Tuesday, August 4, 2015

IT SEEMED SO NECESSARY

                                   


“I AM NOT I ANY LONGER WHEN I SEE.”  From Gertrude Stein’s FOUR IN AMERICA. 

                                             FIVE

I am not unique in thinking Gertrude Stein’s writings as utterly complicated and utterly simple. The contradiction sends me and most people to the biography, to the anecdotes, to the people who surrounded her, to her life story, to Petain, to Hemingway, to Toklas to… to… a memory of going along to the Paula Cooper Gallery on Wooster Street say sometime between Dec 31, 1979 and mid-afternoon Wednesday January 2 to listen to the reading of THE MAKING OF AMERICANS. According to the card this was the sixth reading.

It seemed so necessary to do this as Ruth and I lived above Milady’s on the corner of Prince and Thompson Street in a small three room apartment that rented for $163.00 a month.  
So, during those days we or I alone or she alone would drop in for a while and listen to the book. 
I would go home and try to find the passages--- in the Something Else Press edition which seemed a required book at that time among---  what was enjoyable and what I thought I followed as I listened was usually not there on the page, even when I found what had been read in the gallery. 
According to the Internet these readings went on for 25 years… in 1996 the gallery moved to Chelsea… and such events became memories of a time that now seems so long ago as to be ancient history. 
On the card back then I had written what I must have heard:
                  he was not very certain in his existence for them. 
                  There isn’t very much existence in them.
                  Hopefully, allowing the colloquial to eat at the book English I could have escaped writing
                                         
                                    SEVEN

On my shelf I have always kept two other SOMETHING ELSE PRESS books, both by Daniel Spoerri:  AN ANECDOTED TOPOGRAPHY OF CHANCE  and THE MYTHOLOGICAL TRAVELS…  I have not supplied the complete titles of either book and there is another book by Dick Higgins but that has gone missing… all of which explains in some way the despair that allowed me to write a letter to Jack Shoemaker, an actual letter, as I had found a letter from him turning aside from considering a version of ST PATRICK’S DAY back in 1980  [to be published by the University of Notre Dame Press in Spring 2016] when he was running North Point Press… these days he is vice-president and literary director of Counterpoint Press and their website announces that they do not consider fiction unless it comes via a recognized agent…

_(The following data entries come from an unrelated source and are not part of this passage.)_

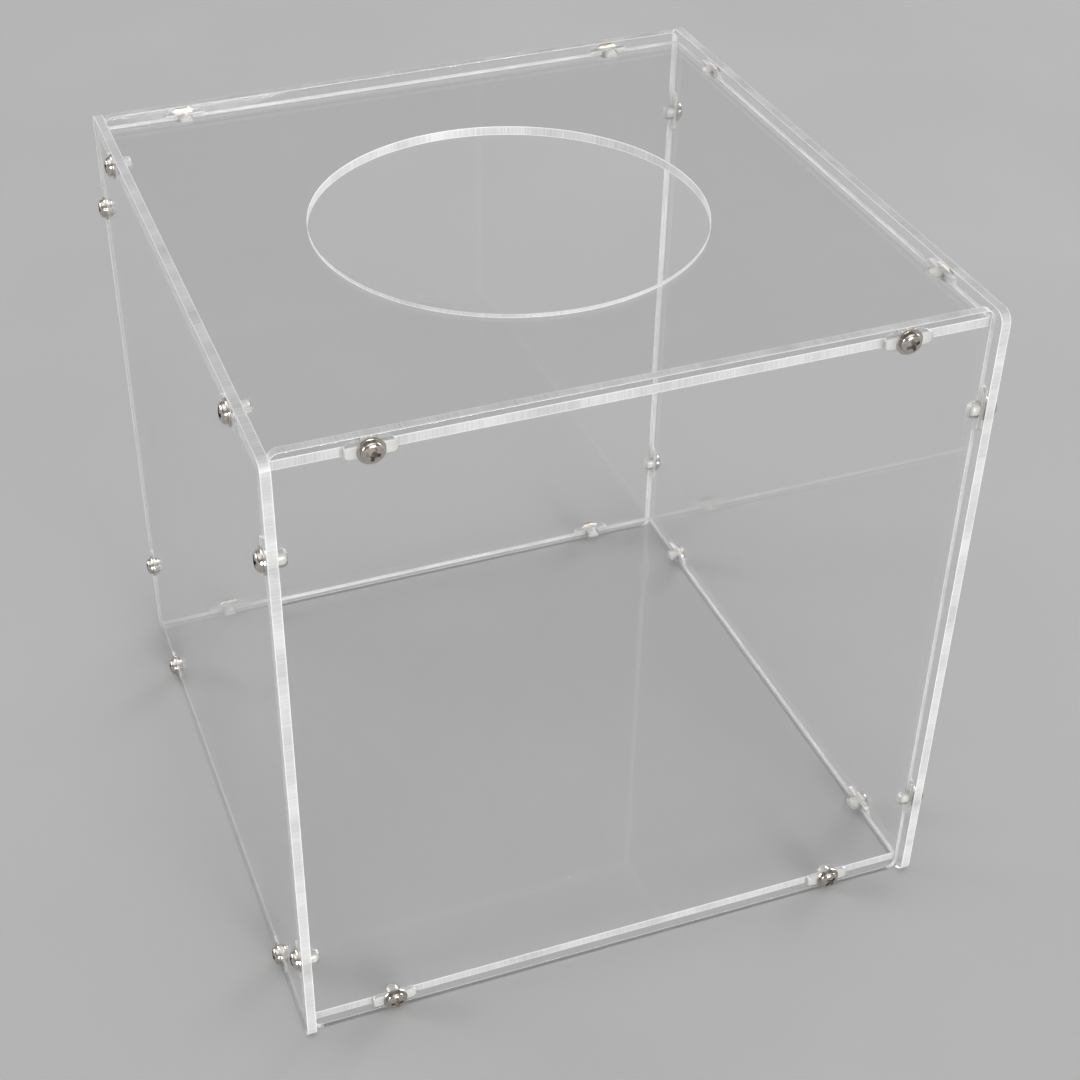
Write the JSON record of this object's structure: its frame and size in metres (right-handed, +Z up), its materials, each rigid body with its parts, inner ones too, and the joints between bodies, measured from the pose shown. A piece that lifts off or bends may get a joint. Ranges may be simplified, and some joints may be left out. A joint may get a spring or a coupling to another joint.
{
  "type": "donation box",
  "caption": "Clear cube-shaped acrylic donation box with a round hand hole in its top sheet, held at the edges by moulded connectors and screws.",
  "frame": {"origin": "centre of the rectangle the box stands on, at the walls' bottom edges", "axes": "+Z up, -Y the front, +X to the right as seen from the front"},
  "size_m": [0.1988, 0.2, 0.2],
  "materials": {
    "clear_acrylic": "polished faces, frosted cut edges",
    "clear_moulding": "gloss, clear moulded",
    "nickel_screw": "bright nickel plate"
  },
  "bodies": {
    "root": {"back_panel": "clear_acrylic", "back_wall_screws": "nickel_screw", "bottom_panel": "clear_acrylic", "connector_back_bottom_left": "clear_moulding", "connector_back_bottom_right": "clear_moulding", "connector_back_top_left": "clear_moulding", "connector_back_top_right": "clear_moulding", "connector_front_bottom_left": "clear_moulding", "connector_front_bottom_right": "clear_moulding", "connector_front_top_left": "clear_moulding", "connector_front_top_right": "clear_moulding", "connector_left_back_lower": "clear_moulding", "connector_left_back_upper": "clear_moulding", "connector_left_bottom_back": "clear_moulding", "connector_left_bottom_front": "clear_moulding", "connector_left_front_lower": "clear_moulding", "connector_left_front_upper": "clear_moulding", "connector_left_top_back": "clear_moulding", "connector_left_top_front": "clear_moulding", "connector_right_back_lower": "clear_moulding", "connector_right_back_upper": "clear_moulding", "connector_right_bottom_back": "clear_moulding", "connector_right_bottom_front": "clear_moulding", "connector_right_front_lower": "clear_moulding", "connector_right_front_upper": "clear_moulding", "connector_right_top_back": "clear_moulding", "connector_right_top_front": "clear_moulding", "front_panel": "clear_acrylic", "front_wall_screws": "nickel_screw", "left_side_panel": "clear_acrylic", "left_wall_screws": "nickel_screw", "right_side_panel": "clear_acrylic", "right_wall_screws": "nickel_screw", "top_panel": "clear_acrylic"}
  },
  "joints": []
}
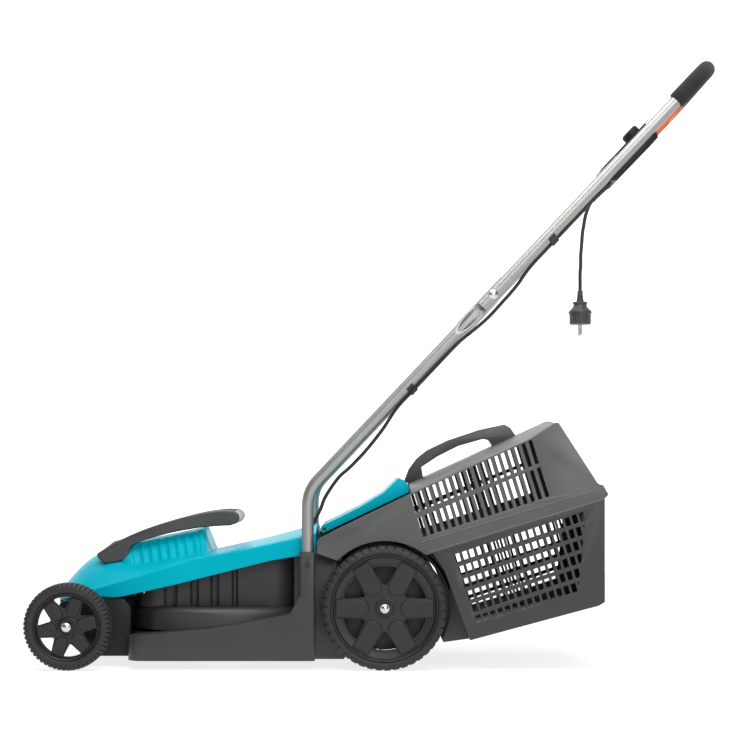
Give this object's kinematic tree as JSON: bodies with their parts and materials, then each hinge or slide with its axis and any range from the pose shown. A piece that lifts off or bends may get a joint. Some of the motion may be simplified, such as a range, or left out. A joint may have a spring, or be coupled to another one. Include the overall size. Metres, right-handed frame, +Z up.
{
  "type": "rotary lawn mower",
  "caption": "Corded walk-behind rotary mower with a round blade deck, folding tube handle with start lever, sliding grass box under a hinged flap, and rolling wheels.",
  "frame": {"origin": "on the ground, at the middle of the machine's length and width, without the plug lead", "axes": "+Z up, +X towards the operator behind the mower, +Y to the operator's right-hand side"},
  "size_m": [1.146, 0.3988, 1.0133],
  "materials": {
    "deck_plastic": "moulded, slight sheen",
    "dark_plastic": "moulded, satin",
    "black_plastic": "moulded, satin",
    "lid_plastic": "moulded, slight sheen",
    "turquoise_plastic": "glossy",
    "orange_plastic": "glossy",
    "tube_steel": "silver powder coat",
    "bright_steel": "zinc plated",
    "blade_steel": "ground edge",
    "soft_rubber": "matt",
    "tyre_rubber": "matt",
    "foam": "fine closed-cell foam",
    "cable_rubber": "satin",
    "pin_brass": "nickel plated",
    "copper": "wound wire",
    "cream_plastic": "moulded"
  },
  "bodies": {
    "mower": {"deck_housing": "deck_plastic", "front_nose": "deck_plastic", "motor_tower": "dark_plastic", "motor_cover": "turquoise_plastic", "carry_handle": "deck_plastic", "cover_screws": "bright_steel", "front_axle_bracket": "dark_plastic", "rear_axle_bracket": "dark_plastic", "front_axle": "bright_steel", "rear_axle": "bright_steel", "axle_nuts": "bright_steel", "motor_can": "bright_steel", "drive_belt": "soft_rubber", "capacitor": "cream_plastic", "spindle_bearings": "bright_steel", "lower_tube_left": "tube_steel", "lower_tube_right": "tube_steel", "tube_screws": "bright_steel", "fold_bolts": "bright_steel", "motor_cable_lower": "cable_rubber", "cable_clips_lower": "black_plastic", "flap_hinge_pin": "bright_steel"},
    "front_left_wheel": {"front_left_rim": "black_plastic", "front_left_tyre": "tyre_rubber"},
    "front_right_wheel": {"front_right_rim": "black_plastic", "front_right_tyre": "tyre_rubber"},
    "rear_left_wheel": {"rear_left_rim": "black_plastic", "rear_left_tyre": "tyre_rubber"},
    "rear_right_wheel": {"rear_right_rim": "black_plastic", "rear_right_tyre": "tyre_rubber"},
    "blade_rotor": {"blade_spindle": "bright_steel", "spindle_pulley": "black_plastic", "blade_carrier": "black_plastic", "blade": "blade_steel", "blade_bolt": "bright_steel"},
    "motor_shaft": {"motor_rotor": "copper", "motor_pulley": "bright_steel", "cooling_fan": "black_plastic"},
    "left_wing_nut": {"wing_nut_left": "black_plastic"},
    "right_wing_nut": {"wing_nut_right": "black_plastic"},
    "upper_handle": {"upper_handle_tube": "tube_steel", "foam_grip": "foam", "switch_base": "dark_plastic", "switch_cover": "dark_plastic", "button_spring": "bright_steel", "micro_switch": "black_plastic", "lever_bearing": "black_plastic", "strain_relief": "cable_rubber", "plug_lead": "cable_rubber", "plug_body": "cable_rubber", "plug_pins": "pin_brass", "motor_cable_upper": "cable_rubber", "cable_clip_upper": "black_plastic"},
    "lever": {"start_lever": "orange_plastic"},
    "button": {"lock_button": "dark_plastic"},
    "grass_box": {"box_basket": "deck_plastic", "box_lid": "lid_plastic", "box_handle": "dark_plastic", "box_clips": "black_plastic"},
    "flap": {"rear_flap": "turquoise_plastic"}
  },
  "joints": [
    {"name": "front_left_wheel_spin", "type": "hinge", "parent": "mower", "child": "front_left_wheel", "pos_m": [-0.50102, -0.176, 0.072], "axis": [0, 1, 0], "continuous": true},
    {"name": "front_right_wheel_spin", "type": "hinge", "parent": "mower", "child": "front_right_wheel", "pos_m": [-0.50102, 0.176, 0.072], "axis": [0, 1, 0], "continuous": true},
    {"name": "rear_left_wheel_spin", "type": "hinge", "parent": "mower", "child": "rear_left_wheel", "pos_m": [0.01998, -0.174, 0.1025], "axis": [0, 1, 0], "continuous": true},
    {"name": "rear_right_wheel_spin", "type": "hinge", "parent": "mower", "child": "rear_right_wheel", "pos_m": [0.01998, 0.174, 0.1025], "axis": [0, 1, 0], "continuous": true},
    {"name": "blade_spin", "type": "hinge", "parent": "mower", "child": "blade_rotor", "pos_m": [-0.25002, 0, 0.08], "axis": [0, 0, 1], "continuous": true},
    {"name": "motor_spin", "type": "hinge", "parent": "mower", "child": "motor_shaft", "pos_m": [-0.33802, 0, 0.15], "axis": [0, 0, 1], "continuous": true},
    {"name": "left_wing_nut_turn", "type": "hinge", "parent": "mower", "child": "left_wing_nut", "pos_m": [0.19874, -0.148, 0.61833], "axis": [0, 1, 0], "continuous": true},
    {"name": "right_wing_nut_turn", "type": "hinge", "parent": "mower", "child": "right_wing_nut", "pos_m": [0.19874, 0.148, 0.61833], "axis": [0, 1, 0], "continuous": true},
    {"name": "handle_fold", "type": "hinge", "parent": "mower", "child": "upper_handle", "pos_m": [0.19874, 0, 0.61833], "axis": [0, -1, 0], "range_deg": [0, 150]},
    {"name": "lever_pull", "type": "hinge", "parent": "upper_handle", "child": "lever", "pos_m": [0.42838, 0, 0.85535], "axis": [0, -1, 0], "range_deg": [0, 12], "stiffness_Nm_per_rad": 1, "springref_deg": -5.73},
    {"name": "button_press", "type": "slide", "parent": "upper_handle", "child": "button", "axis": [0.7266, 0, -0.6871], "range_m": [0, 0.005], "stiffness_N_per_m": 200, "springref_m": -0.003},
    {"name": "box_slide", "type": "slide", "parent": "mower", "child": "grass_box", "axis": [0.848, 0, 0.53], "range_m": [0, 0.3]},
    {"name": "flap_lift", "type": "hinge", "parent": "mower", "child": "flap", "pos_m": [-0.08002, 0, 0.231], "axis": [0, -1, 0], "range_deg": [0, 82]}
  ],
  "couplings": [
    {"joint": "motor_spin", "follows": "blade_spin", "ratio": 5},
    {"joint": "flap_lift", "follows": "box_slide", "rad_per_m": 4.6542}
  ]
}
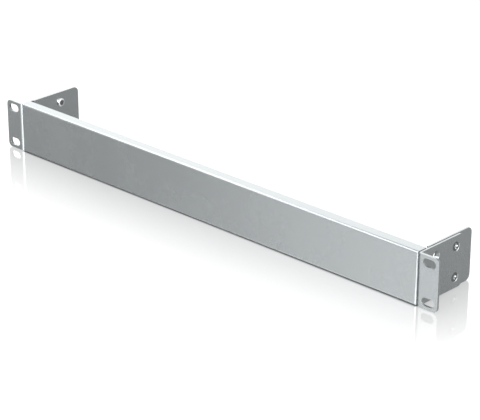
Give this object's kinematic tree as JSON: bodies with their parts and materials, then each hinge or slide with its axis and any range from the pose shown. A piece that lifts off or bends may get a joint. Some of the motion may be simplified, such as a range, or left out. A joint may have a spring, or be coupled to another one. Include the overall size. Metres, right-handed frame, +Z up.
{
  "type": "rack blanking panel",
  "caption": "Blank front panel for an equipment rack, folded from sheet, with deep side walls screwed to L-shaped slotted ear brackets.",
  "frame": {"origin": "centre of the four rack slots, on the rear faces of the two ears, which bear on the rack's posts", "axes": "+X along the panel's width, +Y to the back, away from the front face, +Z up"},
  "size_m": [0.4826, 0.0644, 0.0444],
  "materials": {
    "silver_sheet": "satin silver metallic coat with a fine grain",
    "bracket_sheet": "satin silver metallic coat with a fine grain",
    "plated_screw": "satin zinc plating, darker than the sheet",
    "plated_nut": "satin zinc plating"
  },
  "bodies": {
    "root": {"front_panel": "silver_sheet", "left_ear_bracket": "bracket_sheet", "right_ear_bracket": "bracket_sheet", "left_upper_screw": "plated_screw", "left_lower_screw": "plated_screw", "right_upper_screw": "plated_screw", "right_lower_screw": "plated_screw", "left_upper_clinch_nut": "plated_nut", "left_lower_clinch_nut": "plated_nut", "right_upper_clinch_nut": "plated_nut", "right_lower_clinch_nut": "plated_nut"}
  },
  "joints": []
}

                                        NINE

Back in 2000 and 2002 Barbara Probst Solomon published in the journal she founded and edited THE READING ROON two excerpts from what I called JUST LIKE THAT…  she published the opening and the conclusion of this book  which I thought of as a description of A beginning of the Sixties from what is now the last century.  The book takes place in the German Democratic Republic (DDR).  The first line of the opening, “Are you a Jew?”.  The last line of the ending of the book was longer, “Only, I was held and held in memory by Martin, by my father, by being in Brussels, by Gary poking his finger into a bullet-scarred wall off the Kurfurstendam--- all shaped up into the journey and the  what had happened on my spring holiday that year in Leipzig in the German Democratic Republic when I went over from Dublin to get away from it all, as I had thought, but stocking the future when, dear one, you ask and I begin.”

NINE

I wrote later what I thought was a book with the title THEN that was to be of THE end of the Sixties from the previous century.  A piece from it appeared in the Notre Dame Review  revolving about Anthony Burgess when he was at Columbia University in the early 1970s, that time when people seemed to want to live inside the spirit of  Charles Manson.

Of late, the whole manuscript has acquired a new title FORGET THE FUTURE.  At one time I had used that title for a something that pursued James Thomson, the poet who wrote THE CITY OF DREADFUL NIGHT from Scotland to Ireland to London to Spain to New York to London. 

David Rattray caused a long section from it to appear in BOMB… but that is so long ago and I am sure forgotten as sadly David Rattray is forgotten by that magazine which continues… (there are so many worthy writers in Brooklyn that have to be catered to) and  now you know  why I wrote to Jack Shoemaker to see if he might be interested in FORGET THE FUTURE…, a real letter I have written, as slow as a snail… about a book from the Sixties of the previous century in the hope that Shoemaker is not given over to  the amnesia that  is epidemic in what is delusionally called the publishing industry.